#### What is needed:
Quote only the part that opens with the line containing "The build123d and" and closes with the line containing "at the neck.". Keep both of those lines.

#### Data in this exercise:
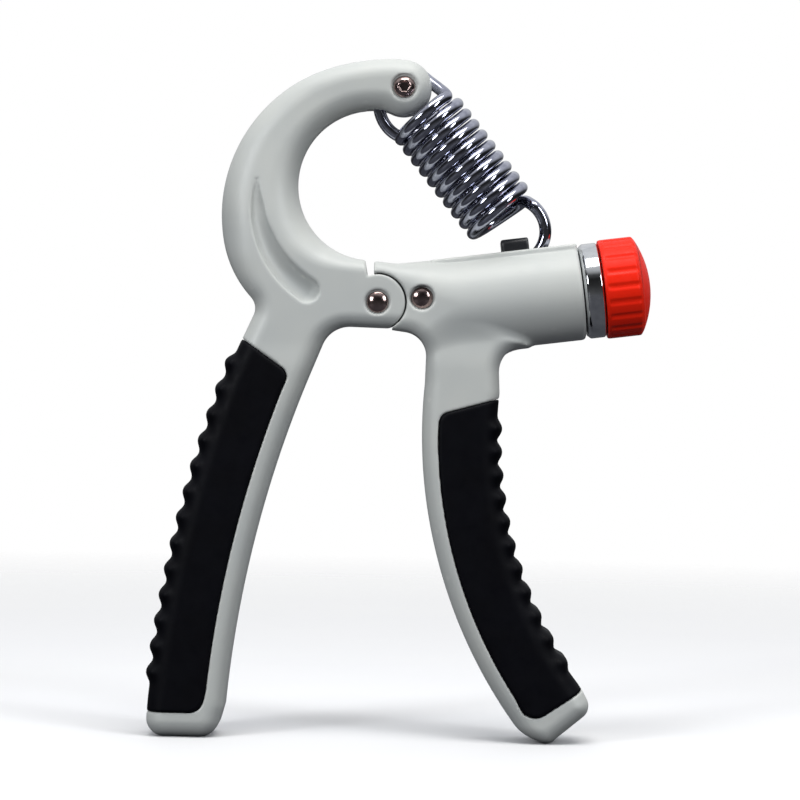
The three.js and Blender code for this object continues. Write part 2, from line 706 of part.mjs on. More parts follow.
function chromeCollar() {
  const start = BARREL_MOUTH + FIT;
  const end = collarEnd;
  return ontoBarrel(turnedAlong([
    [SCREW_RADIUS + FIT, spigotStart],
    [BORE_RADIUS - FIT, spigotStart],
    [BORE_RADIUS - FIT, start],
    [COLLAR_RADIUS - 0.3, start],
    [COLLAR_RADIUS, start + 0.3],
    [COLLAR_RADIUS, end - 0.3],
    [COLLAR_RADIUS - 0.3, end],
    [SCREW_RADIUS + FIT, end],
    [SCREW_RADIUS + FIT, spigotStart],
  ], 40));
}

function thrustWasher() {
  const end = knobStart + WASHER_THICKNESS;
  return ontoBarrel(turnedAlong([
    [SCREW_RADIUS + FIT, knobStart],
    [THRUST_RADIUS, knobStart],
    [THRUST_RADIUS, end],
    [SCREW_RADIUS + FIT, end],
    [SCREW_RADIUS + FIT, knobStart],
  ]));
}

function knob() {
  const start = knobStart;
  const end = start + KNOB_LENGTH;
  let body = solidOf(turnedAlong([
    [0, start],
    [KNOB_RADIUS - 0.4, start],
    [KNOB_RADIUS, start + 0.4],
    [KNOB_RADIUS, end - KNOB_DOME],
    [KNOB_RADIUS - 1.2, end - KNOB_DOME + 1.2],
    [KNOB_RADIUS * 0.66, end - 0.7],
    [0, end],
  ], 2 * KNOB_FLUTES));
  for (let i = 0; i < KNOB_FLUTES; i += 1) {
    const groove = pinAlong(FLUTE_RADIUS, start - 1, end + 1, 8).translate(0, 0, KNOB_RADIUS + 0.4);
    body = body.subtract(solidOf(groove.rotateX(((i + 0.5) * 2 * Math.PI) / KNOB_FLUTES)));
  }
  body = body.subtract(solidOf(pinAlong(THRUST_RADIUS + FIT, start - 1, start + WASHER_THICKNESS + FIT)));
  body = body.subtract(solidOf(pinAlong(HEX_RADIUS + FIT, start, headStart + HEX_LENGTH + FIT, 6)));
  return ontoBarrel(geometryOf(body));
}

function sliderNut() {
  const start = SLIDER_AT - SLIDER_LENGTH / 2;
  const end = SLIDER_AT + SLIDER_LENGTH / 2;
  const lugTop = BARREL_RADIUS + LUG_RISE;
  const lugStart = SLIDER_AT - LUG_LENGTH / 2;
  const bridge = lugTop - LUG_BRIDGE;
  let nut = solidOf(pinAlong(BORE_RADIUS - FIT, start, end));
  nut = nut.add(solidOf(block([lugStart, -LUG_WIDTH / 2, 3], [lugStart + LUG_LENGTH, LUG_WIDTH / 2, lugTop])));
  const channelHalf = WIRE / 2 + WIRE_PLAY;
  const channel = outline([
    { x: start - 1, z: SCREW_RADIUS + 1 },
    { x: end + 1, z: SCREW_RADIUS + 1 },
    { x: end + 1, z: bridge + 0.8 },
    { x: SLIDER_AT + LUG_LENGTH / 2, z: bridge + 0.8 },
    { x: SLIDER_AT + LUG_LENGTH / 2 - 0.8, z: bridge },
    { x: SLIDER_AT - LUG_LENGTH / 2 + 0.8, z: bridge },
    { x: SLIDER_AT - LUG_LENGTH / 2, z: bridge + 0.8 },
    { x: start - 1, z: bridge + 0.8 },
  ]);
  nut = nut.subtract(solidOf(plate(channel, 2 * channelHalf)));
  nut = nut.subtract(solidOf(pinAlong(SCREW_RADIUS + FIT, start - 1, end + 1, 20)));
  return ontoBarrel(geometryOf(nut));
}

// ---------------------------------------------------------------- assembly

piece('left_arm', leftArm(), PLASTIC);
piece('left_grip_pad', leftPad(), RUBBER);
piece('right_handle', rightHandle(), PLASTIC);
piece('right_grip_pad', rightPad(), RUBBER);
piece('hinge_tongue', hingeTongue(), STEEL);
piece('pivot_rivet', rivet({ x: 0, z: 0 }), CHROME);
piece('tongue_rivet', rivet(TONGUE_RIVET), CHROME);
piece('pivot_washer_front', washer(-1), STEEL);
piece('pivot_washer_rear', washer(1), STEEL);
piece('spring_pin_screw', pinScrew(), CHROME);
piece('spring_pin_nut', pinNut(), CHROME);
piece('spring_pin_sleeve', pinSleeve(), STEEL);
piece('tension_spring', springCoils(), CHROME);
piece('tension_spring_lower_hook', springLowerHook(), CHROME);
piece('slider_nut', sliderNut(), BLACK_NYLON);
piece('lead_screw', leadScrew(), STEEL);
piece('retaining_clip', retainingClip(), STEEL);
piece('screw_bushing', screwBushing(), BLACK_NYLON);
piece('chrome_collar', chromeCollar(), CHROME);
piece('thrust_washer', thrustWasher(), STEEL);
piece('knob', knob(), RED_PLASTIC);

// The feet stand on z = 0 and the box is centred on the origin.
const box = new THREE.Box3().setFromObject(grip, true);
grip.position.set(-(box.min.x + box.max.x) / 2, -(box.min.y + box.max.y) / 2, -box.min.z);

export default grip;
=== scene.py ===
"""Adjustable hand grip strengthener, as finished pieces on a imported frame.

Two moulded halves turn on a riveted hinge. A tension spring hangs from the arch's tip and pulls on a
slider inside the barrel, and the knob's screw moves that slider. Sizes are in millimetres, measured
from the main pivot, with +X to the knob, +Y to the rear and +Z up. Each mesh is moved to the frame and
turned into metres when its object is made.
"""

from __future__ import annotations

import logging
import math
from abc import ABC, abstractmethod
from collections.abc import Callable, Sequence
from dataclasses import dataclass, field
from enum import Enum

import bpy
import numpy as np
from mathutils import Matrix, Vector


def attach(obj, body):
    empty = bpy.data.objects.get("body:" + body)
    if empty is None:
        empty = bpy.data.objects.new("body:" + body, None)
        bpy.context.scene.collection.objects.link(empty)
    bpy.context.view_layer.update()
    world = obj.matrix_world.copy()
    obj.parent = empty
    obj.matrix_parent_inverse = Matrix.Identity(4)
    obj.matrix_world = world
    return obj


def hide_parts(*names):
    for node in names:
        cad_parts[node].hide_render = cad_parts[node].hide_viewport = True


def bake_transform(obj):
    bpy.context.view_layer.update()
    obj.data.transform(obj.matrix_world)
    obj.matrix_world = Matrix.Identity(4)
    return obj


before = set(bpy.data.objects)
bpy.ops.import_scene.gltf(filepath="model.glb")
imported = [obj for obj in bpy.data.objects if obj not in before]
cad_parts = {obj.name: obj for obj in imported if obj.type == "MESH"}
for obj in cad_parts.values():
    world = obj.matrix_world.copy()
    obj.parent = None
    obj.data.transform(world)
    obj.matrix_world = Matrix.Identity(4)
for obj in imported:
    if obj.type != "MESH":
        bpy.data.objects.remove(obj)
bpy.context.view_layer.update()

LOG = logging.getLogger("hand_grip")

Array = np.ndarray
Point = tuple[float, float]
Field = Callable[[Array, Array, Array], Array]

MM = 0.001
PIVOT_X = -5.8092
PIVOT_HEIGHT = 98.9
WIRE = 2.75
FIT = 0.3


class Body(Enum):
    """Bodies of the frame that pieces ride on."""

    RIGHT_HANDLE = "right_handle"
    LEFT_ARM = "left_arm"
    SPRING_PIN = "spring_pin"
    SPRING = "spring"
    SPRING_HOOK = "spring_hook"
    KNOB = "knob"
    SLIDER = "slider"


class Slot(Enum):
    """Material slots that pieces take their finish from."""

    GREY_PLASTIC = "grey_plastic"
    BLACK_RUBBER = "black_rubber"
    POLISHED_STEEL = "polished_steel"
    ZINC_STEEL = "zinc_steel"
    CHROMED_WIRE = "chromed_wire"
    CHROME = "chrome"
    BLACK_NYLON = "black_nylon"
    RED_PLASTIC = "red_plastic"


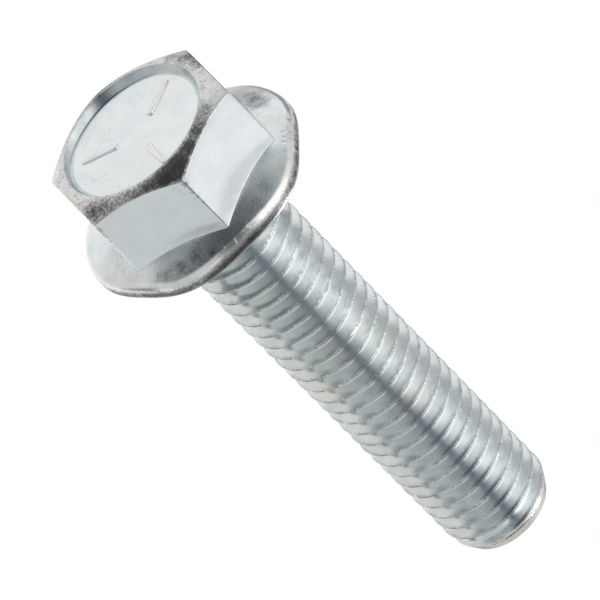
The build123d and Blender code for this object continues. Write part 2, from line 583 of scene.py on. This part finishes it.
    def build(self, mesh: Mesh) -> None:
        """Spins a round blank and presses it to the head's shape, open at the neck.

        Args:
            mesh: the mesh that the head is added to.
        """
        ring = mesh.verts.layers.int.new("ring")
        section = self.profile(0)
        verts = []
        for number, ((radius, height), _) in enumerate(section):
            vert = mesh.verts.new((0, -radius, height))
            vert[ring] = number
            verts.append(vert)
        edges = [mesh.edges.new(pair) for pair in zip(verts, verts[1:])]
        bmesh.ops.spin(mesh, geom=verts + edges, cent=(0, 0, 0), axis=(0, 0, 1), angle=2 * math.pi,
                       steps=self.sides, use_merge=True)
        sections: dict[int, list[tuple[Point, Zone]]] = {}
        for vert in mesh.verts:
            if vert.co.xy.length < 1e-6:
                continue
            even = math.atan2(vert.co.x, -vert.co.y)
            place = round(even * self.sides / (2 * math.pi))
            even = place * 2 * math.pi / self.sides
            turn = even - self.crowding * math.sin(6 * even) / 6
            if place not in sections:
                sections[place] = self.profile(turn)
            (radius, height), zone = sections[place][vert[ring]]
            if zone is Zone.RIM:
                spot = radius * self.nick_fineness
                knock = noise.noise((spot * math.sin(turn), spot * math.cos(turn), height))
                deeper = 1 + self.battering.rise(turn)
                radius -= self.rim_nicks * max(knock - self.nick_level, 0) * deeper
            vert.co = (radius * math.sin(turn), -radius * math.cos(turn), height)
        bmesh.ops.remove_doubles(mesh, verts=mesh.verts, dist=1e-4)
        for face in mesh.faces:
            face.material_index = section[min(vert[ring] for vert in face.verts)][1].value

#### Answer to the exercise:
The build123d and Blender code for this object continues. Write part 2, from line 583 of scene.py on. This part finishes it.
    def build(self, mesh: Mesh) -> None:
        """Spins a round blank and presses it to the head's shape, open at the neck.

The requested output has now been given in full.